For this reason, once the devourer picks an opponent, it’s going to singlemindedly focus all its attacks on that one opponent. When making its initial selection, it’s going to go for the softest humanoid target it can easily get at (it ignores nonhumanoids completely). It doesn’t have any special movement ability, so it may have a hard time reaching a squishy spellcaster in the back line—although if one has thoughtlessly mispositioned him- or herself within easy reach, you as the dungeon master are contractually obligated to punish that PC’s mistake.
A devourer can’t “read” PCs’ stats the way extraordinarily intelligent monsters can, but you can assume it can tell the difference between a PC with a Constitution of 16 or more and one with Con 10 or 12, and between one with Con 10 or 12 and one with Con 7 or 8. You can also assume it knows that dwarves are somewhat tougher than other races on average, and of course it knows that heavy armor is hard to hurt someone through.
As an example, let’s look at the primary party I’ve been DMing for: a human barbarian with Con 17 and no armor; a halfling ranger/rogue with Con 9 and light armor; a human paladin with Con 12 and heavy armor; a dwarf druid with Con 15 and medium armor; a human bard with Con 16 and light armor; and a dwarf ranger with Con 13 and light armor. Out of this lineup, the devourer would immediately rule out the barbie (clearly much too tough), the pally (too well-armored) and the druid (just a little too difficult in too many ways). Of the remaining three, the halfling looks like the easiest target, followed by the dwarf ranger and the bard. But the bard is a supporter, while the halfling is a sniper and the dwarf ranger is a skirmisher. The devourer would probably find the bard easiest to get at; if so, it would target him, despite his high Constitution, rather than the halfling or the dwarf ranger.
Having chosen a target, the devourer beelines for him or her and immediately makes two raking claw attacks. If there are at least four enemies within 20 feet—or if there are fewer than four enemies altogether, and they’re all within 20 feet—it also pops Soul Rend immediately. If not, it holds off on Soul Rend until that criterion is met.
Beyond this, it continues to viciously attack the same target with its claws and, if applicable, Soul Rend, until its target is reduced to 0 hp. At this point, it now knows roughly how much damage it had to deal to take its target down. It doesn’t want to kill the target before it can use Imprison Soul against it, but if it can safely make another claw attack in order to force its target to fail a couple of death saves before getting sucked into its torso, it will, because that makes its job easier. Thus, if the target had 100 hp or more at the start of the combat encounter, the devourer makes one more gratuitous claw attack against him or her (advantage, auto-crit on hit). Then it uses Imprison Soul against the target and moves on to deliver any remaining claw attack(s) against its next priority target.
Imprison Soul is an automatic ability: there’s no roll to hit and no saving throw against it. The death saves take place on the target’s turn, and—this is crucial—there’s no way to get the target out of the devourer, aside from, implicitly, destroying the devourer. There’s also no way to reach the target to deliver a touch-required healing spell.

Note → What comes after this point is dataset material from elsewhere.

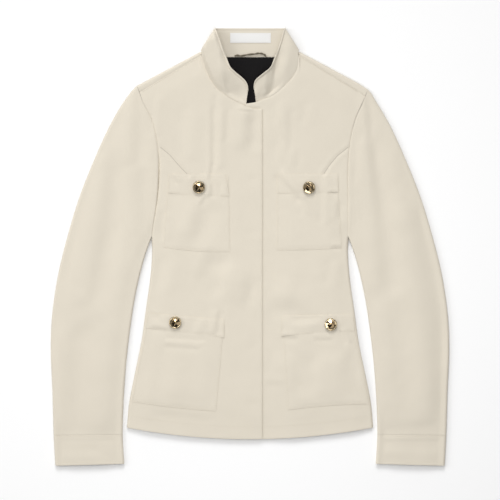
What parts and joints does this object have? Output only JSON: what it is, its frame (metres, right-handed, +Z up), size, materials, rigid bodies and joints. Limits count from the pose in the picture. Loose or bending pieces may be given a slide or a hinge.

What if an ally uses, say, healing word against the target? As far as I can infer, he or she is revived—but still trapped inside the devourer’s body. Can the devourer reach inside itself with its claws to attack a revived prisoner? Based on the illustration (and with nothing else to go on), yeah, I’d say so, but since the stat block says nothing about the imprisoned creature’s being restrained, the devourer doesn’t have advantage on this attack, and I’d say the prisoner probably even has half cover from the devourer’s own ribs. However, Soul Rend definitely affects any imprisoned creature, conscious or not, and you should count the imprisoned soul toward the four-opponents criterion for using this ability.
When the victim fails his or her last death save, the devourer immediately regains 25 hp and the use of Soul Rend, although it can’t use the latter until its turn comes around. At that point, it vomits out its victim, who has now become a wight (if you’re throwing a devourer at PCs of level 5 or lower, you’re guilty of DM malpractice) that’s really cheesed off that its erstwhile allies let this happen to it and that takes out its resentment against an opponent whom the devourer passed up as too hard a target. The devourer also gains an additional action, which can be another Multiattack! This is a cascade failure situation for the devourer’s opponents. Seriously, don’t throw a devourer at your PCs unless you’re confident that they have their act together enough to head off a TPK. In fact, maybe wait till they’re at least level 11 to even consider it. Maybe even give them some advance warning in the form of lore about what devourers do, so they know how seriously to take the threat.
Devourers are both fiends and fanatics. Even though they don’t respawn in the Abyss upon being destroyed on another plane, as demons do, they’re not going to run away, no matter how much damage they’ve taken.